Scripts that build objects:
•••••

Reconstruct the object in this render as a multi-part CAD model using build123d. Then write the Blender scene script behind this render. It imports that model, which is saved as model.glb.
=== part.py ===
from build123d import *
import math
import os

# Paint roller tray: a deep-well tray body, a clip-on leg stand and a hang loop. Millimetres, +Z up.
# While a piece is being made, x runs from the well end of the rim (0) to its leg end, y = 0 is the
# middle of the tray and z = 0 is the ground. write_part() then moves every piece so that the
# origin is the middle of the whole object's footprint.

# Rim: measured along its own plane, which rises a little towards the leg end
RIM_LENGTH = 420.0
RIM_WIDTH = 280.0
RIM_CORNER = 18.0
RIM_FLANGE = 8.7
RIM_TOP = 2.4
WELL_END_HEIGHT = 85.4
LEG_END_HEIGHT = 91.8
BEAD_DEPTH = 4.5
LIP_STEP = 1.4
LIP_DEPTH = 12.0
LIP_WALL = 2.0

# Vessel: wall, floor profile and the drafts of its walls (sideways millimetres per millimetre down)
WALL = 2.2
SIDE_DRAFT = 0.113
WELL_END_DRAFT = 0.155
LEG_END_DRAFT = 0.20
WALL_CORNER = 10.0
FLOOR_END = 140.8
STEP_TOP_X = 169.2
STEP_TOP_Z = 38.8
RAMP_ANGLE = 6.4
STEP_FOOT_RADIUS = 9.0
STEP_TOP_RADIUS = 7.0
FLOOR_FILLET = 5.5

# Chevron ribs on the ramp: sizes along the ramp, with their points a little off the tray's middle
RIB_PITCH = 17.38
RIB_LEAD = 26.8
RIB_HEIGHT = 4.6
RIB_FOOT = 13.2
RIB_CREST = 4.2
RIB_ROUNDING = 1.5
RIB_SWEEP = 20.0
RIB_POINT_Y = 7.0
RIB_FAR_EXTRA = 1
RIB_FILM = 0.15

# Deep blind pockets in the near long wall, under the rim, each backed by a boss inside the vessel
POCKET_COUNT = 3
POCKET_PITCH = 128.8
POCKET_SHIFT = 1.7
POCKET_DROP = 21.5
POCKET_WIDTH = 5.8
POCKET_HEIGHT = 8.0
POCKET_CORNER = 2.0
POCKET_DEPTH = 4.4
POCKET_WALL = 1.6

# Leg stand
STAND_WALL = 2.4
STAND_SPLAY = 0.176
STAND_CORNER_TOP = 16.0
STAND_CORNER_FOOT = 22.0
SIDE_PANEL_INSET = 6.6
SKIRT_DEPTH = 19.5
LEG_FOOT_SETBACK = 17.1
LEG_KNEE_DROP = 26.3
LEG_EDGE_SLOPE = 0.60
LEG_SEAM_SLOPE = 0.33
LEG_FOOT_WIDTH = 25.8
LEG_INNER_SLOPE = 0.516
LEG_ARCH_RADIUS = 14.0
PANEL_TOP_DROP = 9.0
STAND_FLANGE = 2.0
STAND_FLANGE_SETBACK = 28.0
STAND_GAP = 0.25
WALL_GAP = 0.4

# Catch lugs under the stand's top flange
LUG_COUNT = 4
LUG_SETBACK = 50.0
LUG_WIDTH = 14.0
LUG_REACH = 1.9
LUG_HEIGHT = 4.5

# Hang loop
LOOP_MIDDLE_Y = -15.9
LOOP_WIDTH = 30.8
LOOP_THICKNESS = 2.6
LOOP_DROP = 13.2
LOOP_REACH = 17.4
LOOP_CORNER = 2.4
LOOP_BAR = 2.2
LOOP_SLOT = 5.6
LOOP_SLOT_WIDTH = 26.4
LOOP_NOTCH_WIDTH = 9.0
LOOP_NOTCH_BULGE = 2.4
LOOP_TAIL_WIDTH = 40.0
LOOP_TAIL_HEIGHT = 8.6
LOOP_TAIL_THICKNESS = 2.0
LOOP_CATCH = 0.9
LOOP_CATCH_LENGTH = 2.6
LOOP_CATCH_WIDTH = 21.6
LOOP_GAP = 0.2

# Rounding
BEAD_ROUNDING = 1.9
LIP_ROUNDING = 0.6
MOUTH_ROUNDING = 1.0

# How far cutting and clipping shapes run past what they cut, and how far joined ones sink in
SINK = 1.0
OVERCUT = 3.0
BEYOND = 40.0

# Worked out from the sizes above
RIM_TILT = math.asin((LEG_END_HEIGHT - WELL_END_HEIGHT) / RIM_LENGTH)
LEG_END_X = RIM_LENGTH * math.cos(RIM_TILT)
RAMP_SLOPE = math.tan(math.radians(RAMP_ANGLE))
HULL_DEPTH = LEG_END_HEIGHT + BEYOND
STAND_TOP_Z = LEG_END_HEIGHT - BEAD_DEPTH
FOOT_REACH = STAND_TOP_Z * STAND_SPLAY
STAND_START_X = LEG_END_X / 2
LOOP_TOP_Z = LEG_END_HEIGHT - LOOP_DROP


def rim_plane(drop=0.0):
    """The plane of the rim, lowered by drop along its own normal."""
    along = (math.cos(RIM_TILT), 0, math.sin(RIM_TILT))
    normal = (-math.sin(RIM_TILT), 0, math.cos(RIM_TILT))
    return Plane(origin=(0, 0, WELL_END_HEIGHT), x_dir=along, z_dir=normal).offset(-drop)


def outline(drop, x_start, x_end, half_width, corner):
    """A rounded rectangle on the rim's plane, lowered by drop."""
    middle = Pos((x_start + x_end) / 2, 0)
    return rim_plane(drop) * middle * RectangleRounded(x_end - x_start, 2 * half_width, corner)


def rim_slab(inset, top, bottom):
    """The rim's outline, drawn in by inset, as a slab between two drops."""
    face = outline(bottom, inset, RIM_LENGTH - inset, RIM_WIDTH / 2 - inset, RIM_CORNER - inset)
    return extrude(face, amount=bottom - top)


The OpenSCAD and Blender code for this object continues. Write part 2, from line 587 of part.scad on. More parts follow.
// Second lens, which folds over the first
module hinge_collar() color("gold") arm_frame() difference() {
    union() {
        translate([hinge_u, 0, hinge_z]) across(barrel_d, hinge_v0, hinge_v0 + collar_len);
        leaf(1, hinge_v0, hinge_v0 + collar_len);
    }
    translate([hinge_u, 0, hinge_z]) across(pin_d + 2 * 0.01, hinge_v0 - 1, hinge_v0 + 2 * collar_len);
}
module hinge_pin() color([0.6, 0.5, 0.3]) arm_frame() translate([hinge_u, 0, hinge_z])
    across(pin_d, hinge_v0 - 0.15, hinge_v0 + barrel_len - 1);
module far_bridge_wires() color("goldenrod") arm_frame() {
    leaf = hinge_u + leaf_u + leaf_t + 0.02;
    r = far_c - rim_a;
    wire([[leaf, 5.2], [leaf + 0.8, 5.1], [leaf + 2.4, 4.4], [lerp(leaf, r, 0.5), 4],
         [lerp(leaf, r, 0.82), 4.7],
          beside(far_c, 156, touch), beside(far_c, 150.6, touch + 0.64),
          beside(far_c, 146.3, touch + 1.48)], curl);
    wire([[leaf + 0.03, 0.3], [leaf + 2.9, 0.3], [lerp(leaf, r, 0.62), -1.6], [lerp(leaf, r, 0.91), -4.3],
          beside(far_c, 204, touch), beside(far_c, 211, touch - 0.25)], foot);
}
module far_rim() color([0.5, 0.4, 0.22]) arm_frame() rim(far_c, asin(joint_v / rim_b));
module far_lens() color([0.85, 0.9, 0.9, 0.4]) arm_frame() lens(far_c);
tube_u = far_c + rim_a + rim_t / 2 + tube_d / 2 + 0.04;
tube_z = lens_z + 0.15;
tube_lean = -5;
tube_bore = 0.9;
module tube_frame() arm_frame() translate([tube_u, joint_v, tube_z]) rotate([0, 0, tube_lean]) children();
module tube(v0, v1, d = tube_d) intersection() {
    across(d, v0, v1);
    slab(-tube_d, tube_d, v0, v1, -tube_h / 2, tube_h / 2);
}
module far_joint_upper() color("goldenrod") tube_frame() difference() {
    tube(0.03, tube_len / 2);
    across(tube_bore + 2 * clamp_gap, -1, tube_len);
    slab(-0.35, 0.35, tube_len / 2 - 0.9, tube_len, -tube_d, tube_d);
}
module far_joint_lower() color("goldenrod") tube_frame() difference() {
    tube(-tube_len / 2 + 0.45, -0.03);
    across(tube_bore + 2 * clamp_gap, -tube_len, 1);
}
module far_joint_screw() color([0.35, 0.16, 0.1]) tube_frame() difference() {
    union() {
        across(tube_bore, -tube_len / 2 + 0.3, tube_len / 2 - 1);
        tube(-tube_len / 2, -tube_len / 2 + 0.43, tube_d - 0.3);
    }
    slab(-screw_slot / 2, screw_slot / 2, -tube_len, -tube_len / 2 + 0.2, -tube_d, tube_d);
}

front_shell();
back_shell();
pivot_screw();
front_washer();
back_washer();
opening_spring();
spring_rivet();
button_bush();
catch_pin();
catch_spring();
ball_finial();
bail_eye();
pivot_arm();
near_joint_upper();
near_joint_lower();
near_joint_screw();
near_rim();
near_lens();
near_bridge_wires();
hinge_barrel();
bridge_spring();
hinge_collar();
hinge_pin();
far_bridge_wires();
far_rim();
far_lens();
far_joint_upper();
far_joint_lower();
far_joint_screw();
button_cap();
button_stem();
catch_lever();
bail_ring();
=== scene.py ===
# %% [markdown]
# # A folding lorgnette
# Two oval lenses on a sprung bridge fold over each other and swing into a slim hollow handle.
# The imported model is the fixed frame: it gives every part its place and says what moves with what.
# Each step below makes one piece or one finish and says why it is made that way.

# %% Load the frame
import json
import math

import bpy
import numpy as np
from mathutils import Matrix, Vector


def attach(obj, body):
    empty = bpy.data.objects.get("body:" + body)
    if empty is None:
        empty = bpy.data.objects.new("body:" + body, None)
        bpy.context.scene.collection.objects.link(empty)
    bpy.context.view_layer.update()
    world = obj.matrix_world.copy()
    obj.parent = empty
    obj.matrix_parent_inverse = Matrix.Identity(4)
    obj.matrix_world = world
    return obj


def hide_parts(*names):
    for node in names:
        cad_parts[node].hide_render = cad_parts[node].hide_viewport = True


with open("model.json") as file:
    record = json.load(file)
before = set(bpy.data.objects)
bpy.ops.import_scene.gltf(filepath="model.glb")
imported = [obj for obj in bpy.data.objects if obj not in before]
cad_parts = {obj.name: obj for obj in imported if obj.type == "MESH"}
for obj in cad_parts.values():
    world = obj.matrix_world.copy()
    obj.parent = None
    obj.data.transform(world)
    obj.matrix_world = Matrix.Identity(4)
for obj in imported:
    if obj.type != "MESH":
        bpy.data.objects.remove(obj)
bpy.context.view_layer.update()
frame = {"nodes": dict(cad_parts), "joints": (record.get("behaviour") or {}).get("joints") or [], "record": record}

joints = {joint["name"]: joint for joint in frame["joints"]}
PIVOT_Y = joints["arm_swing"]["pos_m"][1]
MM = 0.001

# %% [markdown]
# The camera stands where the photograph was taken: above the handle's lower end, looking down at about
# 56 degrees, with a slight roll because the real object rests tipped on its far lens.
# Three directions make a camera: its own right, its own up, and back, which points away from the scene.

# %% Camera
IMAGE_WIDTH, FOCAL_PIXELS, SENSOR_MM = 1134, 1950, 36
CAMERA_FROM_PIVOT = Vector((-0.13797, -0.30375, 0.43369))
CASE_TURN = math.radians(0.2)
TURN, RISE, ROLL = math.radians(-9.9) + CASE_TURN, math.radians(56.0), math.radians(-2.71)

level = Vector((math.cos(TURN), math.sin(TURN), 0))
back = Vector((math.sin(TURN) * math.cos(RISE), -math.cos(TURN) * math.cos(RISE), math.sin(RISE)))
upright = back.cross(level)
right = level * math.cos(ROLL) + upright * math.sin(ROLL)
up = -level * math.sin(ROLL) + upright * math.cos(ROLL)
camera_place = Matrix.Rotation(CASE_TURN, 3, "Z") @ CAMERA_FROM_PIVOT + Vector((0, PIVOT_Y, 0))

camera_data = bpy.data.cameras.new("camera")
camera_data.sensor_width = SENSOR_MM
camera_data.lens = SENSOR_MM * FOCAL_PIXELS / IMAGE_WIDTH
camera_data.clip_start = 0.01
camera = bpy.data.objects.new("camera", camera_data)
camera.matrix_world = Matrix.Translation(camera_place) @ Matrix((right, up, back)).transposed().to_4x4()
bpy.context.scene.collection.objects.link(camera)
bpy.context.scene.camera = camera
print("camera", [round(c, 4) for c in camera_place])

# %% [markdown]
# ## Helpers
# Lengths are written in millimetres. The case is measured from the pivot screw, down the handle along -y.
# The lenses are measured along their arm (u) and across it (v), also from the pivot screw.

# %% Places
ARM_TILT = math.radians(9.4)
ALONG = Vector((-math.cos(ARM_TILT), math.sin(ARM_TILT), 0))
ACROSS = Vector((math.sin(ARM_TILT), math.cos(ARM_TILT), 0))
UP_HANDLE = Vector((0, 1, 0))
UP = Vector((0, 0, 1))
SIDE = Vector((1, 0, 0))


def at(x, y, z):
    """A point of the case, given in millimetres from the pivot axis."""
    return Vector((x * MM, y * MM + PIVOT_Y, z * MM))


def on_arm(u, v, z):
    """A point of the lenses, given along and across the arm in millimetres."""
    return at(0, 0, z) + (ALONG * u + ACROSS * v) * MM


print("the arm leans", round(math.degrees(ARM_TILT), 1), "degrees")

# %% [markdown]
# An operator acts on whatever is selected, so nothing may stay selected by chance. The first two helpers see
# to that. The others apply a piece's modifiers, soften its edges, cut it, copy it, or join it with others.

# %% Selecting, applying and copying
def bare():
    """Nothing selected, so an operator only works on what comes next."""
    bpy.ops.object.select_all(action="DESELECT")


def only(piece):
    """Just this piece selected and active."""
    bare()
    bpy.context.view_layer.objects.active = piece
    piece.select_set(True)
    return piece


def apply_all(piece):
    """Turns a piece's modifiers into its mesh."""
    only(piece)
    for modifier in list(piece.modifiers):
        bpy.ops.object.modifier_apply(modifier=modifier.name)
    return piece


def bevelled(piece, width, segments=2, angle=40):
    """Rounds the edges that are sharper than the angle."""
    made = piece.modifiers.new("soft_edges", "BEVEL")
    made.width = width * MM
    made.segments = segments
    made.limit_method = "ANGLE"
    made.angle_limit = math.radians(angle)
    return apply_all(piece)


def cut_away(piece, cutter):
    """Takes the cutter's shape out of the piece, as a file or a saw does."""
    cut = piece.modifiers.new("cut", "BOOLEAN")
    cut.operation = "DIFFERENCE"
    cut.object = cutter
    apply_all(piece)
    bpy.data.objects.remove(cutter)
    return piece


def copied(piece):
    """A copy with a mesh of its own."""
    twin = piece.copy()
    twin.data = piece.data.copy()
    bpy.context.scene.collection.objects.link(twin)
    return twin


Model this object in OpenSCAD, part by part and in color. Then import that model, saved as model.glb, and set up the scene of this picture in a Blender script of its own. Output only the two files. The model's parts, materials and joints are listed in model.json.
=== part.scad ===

•••••

Go through the entries above and copy every line containing "record".

:: Result of this exercise ::
    record = json.load(file)
frame = {"nodes": dict(cad_parts), "joints": (record.get("behaviour") or {}).get("joints") or [], "record": record}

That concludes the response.